→ **DATASET ROWS**:
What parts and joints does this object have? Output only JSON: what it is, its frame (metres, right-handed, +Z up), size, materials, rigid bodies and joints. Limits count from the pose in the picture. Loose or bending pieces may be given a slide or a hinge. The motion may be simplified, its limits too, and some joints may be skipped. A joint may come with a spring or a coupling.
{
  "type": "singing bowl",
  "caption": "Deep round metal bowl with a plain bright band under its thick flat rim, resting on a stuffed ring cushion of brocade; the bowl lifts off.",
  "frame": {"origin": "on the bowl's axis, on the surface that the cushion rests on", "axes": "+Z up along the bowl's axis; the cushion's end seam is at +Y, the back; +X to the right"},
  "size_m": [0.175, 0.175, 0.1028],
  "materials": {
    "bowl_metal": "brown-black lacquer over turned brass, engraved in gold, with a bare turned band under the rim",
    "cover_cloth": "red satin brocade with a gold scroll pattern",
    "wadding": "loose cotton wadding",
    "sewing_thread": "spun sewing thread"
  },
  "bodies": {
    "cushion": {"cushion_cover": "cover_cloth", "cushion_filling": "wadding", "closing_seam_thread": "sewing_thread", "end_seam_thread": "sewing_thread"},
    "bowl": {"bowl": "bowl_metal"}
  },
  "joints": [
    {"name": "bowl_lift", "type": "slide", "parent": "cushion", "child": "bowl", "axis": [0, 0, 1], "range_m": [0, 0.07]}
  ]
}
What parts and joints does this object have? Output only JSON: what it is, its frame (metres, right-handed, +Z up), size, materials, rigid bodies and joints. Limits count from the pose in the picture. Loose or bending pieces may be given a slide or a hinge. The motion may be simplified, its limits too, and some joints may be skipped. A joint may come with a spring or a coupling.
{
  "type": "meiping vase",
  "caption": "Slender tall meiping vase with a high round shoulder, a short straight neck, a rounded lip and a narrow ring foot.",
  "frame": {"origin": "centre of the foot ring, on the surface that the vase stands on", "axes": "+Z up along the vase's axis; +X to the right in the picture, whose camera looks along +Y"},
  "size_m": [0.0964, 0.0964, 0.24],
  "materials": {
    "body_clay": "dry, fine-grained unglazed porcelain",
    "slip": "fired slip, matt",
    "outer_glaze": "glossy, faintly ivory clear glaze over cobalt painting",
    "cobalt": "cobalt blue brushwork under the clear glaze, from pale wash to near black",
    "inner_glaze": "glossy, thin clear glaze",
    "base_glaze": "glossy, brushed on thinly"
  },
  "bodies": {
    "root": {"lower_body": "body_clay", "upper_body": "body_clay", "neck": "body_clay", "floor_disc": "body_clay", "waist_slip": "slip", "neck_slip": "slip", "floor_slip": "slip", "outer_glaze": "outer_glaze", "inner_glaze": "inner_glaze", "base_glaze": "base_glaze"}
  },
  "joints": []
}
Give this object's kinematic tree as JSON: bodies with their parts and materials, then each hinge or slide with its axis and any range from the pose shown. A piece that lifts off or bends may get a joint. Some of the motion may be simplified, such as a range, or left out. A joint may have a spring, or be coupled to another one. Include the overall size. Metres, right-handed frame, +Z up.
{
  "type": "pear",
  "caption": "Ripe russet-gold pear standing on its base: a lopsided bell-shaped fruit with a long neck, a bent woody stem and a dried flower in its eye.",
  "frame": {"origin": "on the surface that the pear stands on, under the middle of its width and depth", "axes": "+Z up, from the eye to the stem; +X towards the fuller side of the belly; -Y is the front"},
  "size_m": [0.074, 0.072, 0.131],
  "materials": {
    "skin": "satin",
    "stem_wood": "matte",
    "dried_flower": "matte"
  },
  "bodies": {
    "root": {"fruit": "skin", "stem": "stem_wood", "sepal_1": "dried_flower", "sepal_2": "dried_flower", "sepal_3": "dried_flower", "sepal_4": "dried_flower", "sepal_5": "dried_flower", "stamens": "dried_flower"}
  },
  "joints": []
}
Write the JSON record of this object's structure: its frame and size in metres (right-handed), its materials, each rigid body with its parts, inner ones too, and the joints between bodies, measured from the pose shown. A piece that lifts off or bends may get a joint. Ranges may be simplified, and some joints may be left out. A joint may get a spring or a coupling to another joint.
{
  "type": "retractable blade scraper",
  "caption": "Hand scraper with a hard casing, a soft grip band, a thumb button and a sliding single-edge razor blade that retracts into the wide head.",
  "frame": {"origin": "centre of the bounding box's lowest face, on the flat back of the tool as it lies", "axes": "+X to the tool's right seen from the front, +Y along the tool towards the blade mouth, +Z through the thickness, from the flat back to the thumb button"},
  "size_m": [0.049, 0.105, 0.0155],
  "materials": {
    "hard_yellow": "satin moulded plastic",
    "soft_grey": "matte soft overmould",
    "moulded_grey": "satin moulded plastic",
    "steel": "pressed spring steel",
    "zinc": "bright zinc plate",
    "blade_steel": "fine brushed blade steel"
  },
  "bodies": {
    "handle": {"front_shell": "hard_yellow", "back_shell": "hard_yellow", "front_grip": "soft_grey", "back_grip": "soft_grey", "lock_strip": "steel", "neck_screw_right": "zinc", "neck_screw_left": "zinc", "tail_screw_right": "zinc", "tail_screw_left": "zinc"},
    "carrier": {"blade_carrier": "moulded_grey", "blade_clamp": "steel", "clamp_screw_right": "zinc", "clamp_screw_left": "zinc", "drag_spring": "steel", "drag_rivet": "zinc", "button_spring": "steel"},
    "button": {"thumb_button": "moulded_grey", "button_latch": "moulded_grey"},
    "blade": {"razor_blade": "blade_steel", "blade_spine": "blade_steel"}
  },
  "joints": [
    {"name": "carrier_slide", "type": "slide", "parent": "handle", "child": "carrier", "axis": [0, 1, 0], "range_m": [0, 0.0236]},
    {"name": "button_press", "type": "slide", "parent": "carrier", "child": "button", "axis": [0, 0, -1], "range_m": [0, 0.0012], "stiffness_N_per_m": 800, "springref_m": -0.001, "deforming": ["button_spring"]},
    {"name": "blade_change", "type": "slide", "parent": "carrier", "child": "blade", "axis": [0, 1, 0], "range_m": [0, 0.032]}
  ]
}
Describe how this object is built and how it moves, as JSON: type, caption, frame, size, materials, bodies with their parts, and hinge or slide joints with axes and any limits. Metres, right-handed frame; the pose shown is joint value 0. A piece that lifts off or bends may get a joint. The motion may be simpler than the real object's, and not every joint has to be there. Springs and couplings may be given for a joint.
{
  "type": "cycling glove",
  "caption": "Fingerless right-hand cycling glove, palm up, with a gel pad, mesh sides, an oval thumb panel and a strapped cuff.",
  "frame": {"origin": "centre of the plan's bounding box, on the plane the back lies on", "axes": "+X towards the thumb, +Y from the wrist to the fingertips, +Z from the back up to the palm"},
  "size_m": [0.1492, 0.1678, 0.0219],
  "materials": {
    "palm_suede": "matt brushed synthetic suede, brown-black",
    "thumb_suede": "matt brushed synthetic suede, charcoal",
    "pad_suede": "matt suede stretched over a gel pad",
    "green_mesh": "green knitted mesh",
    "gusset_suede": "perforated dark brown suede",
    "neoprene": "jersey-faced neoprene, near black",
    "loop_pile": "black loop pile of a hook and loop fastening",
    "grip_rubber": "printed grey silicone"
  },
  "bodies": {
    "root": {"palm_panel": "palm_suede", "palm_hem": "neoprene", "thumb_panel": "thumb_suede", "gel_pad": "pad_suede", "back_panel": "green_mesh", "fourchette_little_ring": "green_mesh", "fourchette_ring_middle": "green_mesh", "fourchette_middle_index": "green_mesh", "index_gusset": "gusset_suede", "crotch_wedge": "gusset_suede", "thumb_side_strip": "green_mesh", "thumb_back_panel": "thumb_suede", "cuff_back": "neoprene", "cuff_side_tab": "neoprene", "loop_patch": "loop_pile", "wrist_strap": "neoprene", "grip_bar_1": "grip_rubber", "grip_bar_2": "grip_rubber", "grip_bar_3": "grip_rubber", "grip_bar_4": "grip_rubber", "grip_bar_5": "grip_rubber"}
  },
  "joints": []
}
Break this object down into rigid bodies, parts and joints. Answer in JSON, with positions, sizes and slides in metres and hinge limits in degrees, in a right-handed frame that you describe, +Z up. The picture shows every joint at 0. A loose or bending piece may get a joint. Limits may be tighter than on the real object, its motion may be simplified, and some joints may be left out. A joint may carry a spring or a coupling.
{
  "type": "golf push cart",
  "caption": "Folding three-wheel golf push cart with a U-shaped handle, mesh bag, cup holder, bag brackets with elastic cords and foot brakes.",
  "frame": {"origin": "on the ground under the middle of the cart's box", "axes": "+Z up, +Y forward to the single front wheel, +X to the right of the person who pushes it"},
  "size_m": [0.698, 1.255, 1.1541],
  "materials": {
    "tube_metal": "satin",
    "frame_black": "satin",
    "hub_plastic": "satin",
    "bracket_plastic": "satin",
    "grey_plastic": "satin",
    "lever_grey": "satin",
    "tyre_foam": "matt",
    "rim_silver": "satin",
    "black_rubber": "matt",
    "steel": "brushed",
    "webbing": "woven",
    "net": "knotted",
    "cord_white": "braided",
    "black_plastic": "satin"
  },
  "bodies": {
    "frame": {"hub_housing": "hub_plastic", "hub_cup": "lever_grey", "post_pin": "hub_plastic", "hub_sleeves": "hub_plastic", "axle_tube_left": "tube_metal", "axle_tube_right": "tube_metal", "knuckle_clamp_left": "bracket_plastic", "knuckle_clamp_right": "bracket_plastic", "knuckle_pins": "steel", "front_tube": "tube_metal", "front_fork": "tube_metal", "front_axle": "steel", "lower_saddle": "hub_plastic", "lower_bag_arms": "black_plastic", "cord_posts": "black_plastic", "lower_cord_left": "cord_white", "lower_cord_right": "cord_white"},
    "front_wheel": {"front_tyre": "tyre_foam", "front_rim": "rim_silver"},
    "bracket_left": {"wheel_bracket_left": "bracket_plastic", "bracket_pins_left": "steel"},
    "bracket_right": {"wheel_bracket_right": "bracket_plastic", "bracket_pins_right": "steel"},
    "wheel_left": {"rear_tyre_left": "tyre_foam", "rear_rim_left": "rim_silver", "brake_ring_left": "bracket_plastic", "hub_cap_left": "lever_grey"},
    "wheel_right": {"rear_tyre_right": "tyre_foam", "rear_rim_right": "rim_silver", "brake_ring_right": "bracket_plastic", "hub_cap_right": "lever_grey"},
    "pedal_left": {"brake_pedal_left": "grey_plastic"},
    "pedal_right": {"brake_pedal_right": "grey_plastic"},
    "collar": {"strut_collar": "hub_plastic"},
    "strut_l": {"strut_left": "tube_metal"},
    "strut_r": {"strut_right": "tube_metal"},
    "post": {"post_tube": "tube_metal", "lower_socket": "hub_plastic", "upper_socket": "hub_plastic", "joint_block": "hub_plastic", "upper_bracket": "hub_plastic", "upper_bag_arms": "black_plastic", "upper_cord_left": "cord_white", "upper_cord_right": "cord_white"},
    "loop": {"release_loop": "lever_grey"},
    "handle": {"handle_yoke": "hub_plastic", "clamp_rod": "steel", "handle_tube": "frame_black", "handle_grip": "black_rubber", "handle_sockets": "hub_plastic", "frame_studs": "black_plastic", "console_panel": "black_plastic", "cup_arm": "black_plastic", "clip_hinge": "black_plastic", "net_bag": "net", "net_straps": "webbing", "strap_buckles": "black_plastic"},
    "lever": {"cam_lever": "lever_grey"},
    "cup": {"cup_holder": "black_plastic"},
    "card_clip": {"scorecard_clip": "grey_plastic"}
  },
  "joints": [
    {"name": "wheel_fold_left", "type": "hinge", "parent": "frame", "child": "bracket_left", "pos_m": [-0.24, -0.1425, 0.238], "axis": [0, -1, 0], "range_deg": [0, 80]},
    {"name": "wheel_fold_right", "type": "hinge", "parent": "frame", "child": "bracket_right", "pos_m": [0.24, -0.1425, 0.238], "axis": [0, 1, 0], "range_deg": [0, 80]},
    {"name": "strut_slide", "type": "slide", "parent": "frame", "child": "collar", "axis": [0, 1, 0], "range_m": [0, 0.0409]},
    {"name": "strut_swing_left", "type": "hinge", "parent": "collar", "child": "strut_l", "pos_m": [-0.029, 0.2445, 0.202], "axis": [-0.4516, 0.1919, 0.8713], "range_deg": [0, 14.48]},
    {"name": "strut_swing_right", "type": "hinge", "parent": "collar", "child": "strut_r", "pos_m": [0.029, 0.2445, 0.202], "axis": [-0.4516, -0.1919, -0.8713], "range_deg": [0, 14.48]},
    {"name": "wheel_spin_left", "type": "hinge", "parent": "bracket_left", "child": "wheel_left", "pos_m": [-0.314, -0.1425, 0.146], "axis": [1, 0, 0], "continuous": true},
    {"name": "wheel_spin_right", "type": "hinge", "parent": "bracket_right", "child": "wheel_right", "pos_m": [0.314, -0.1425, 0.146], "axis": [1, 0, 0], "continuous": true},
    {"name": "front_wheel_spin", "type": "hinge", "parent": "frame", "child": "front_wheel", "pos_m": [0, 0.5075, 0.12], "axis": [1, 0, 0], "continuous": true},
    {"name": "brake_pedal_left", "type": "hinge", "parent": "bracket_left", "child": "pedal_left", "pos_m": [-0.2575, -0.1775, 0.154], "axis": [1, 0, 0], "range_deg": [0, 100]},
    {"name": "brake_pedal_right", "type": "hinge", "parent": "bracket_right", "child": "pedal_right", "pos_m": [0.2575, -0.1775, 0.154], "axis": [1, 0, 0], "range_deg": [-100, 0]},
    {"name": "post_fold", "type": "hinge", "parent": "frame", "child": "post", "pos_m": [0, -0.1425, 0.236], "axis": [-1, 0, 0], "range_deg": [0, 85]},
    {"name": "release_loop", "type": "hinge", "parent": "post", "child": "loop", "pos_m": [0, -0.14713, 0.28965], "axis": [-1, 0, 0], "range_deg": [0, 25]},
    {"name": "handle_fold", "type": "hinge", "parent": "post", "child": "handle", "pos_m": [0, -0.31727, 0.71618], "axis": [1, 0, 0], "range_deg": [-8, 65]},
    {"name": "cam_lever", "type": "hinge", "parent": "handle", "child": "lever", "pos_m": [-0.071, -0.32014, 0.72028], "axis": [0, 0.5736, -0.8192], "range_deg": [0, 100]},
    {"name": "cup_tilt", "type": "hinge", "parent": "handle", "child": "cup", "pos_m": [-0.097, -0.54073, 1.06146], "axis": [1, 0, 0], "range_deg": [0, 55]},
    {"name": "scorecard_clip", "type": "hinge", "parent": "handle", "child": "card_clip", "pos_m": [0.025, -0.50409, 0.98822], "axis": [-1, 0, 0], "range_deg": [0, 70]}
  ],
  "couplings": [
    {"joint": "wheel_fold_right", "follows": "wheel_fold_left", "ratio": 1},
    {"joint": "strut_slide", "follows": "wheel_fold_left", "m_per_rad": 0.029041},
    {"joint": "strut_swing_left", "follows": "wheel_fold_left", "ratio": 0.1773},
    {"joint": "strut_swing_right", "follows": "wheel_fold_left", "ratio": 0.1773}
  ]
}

→ **TO DO**: Find every line in the records that contains the word "object"; copy those lines.

→ **WRITTEN ANSWER**:
What parts and joints does this object have? Output only JSON: what it is, its frame (metres, right-handed, +Z up), size, materials, rigid bodies and joints. Limits count from the pose in the picture. Loose or bending pieces may be given a slide or a hinge. The motion may be simplified, its limits too, and some joints may be skipped. A joint may come with a spring or a coupling.
What parts and joints does this object have? Output only JSON: what it is, its frame (metres, right-handed, +Z up), size, materials, rigid bodies and joints. Limits count from the pose in the picture. Loose or bending pieces may be given a slide or a hinge. The motion may be simplified, its limits too, and some joints may be skipped. A joint may come with a spring or a coupling.
Give this object's kinematic tree as JSON: bodies with their parts and materials, then each hinge or slide with its axis and any range from the pose shown. A piece that lifts off or bends may get a joint. Some of the motion may be simplified, such as a range, or left out. A joint may have a spring, or be coupled to another one. Include the overall size. Metres, right-handed frame, +Z up.
Write the JSON record of this object's structure: its frame and size in metres (right-handed), its materials, each rigid body with its parts, inner ones too, and the joints between bodies, measured from the pose shown. A piece that lifts off or bends may get a joint. Ranges may be simplified, and some joints may be left out. A joint may get a spring or a coupling to another joint.
Describe how this object is built and how it moves, as JSON: type, caption, frame, size, materials, bodies with their parts, and hinge or slide joints with axes and any limits. Metres, right-handed frame; the pose shown is joint value 0. A piece that lifts off or bends may get a joint. The motion may be simpler than the real object's, and not every joint has to be there. Springs and couplings may be given for a joint.
Break this object down into rigid bodies, parts and joints. Answer in JSON, with positions, sizes and slides in metres and hinge limits in degrees, in a right-handed frame that you describe, +Z up. The picture shows every joint at 0. A loose or bending piece may get a joint. Limits may be tighter than on the real object, its motion may be simplified, and some joints may be left out. A joint may carry a spring or a coupling.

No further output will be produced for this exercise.